When all is said and done, I would not be surprised if future revisions are going to bump the fourth quarter’s final result either very close to or slightly above 3.0 percent. It seems like there’s very little chance that today’s figure is going to come down in future revisions — especially if the GDP deflator comes in lower in future reports, as I think it should.



  1. The revisions will exceed the 2.6
    “should be noted that foreign manufacturers (think Samsung) fully anticipated a tough year for them in the face of President Trump’s policies to level trade imbalances. There is actual evidence many Asian companies, specifically Samsung and LE, shipped massive amounts of parts into the U.S. in advance of this year. Commerce Secretary Wilbur Ross spoke to this at Davos.” Blogpost on The Conservative Treehouse titled “Did B.E.A. sandbag report on 4th Qtr US GDP?”

    Comment by JCW — January 28, 2018 @ 11:39 am

  2. (slightly revised after original posting)

    Hi, JCW. Thanks for the comment.

    I read the CTH post on Saturday myself. Raises good points, but I don’t’ think this is one of them.

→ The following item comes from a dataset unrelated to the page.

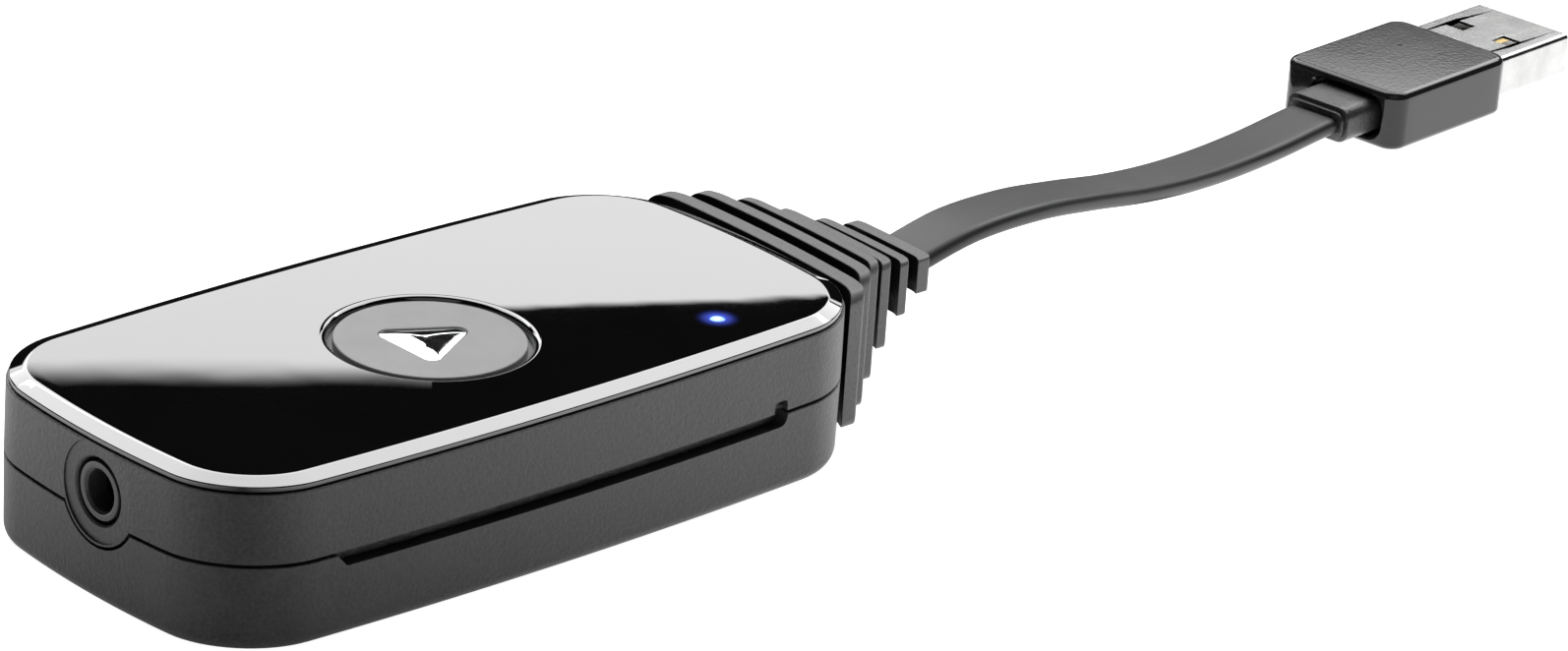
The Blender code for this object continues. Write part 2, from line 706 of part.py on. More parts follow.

    Don’t see how this imports issue affects GDP as defined (“the value of the goods and services produced by the U.S. economy in a given time period”):


    Moving “parts” (i.e., NOT finished goods, assuming Sundance was careful in his wording) into the country faster without sending them into production, which the news cited implies was done, doesn’t affect what was produced in any way and shouldn’t be a negative GDP hit (but it may, because of data-collection shortcomings).

    If the “parts” amounts imported in advance are “massive” enough and have been detected or included in imports, they probably haven’t been detected in the private inventories change, which would then be less than the -0.67-point effect reported, and would cause originally reported GDP to go UP.

    If the imports haven’t been detected, then that number will go more negative, but will be offset by the private inventories effect just described, and there will be no effect on GDP.

    But whether the government reports will detect any of this, or report it properly, in the two revisions is an open question.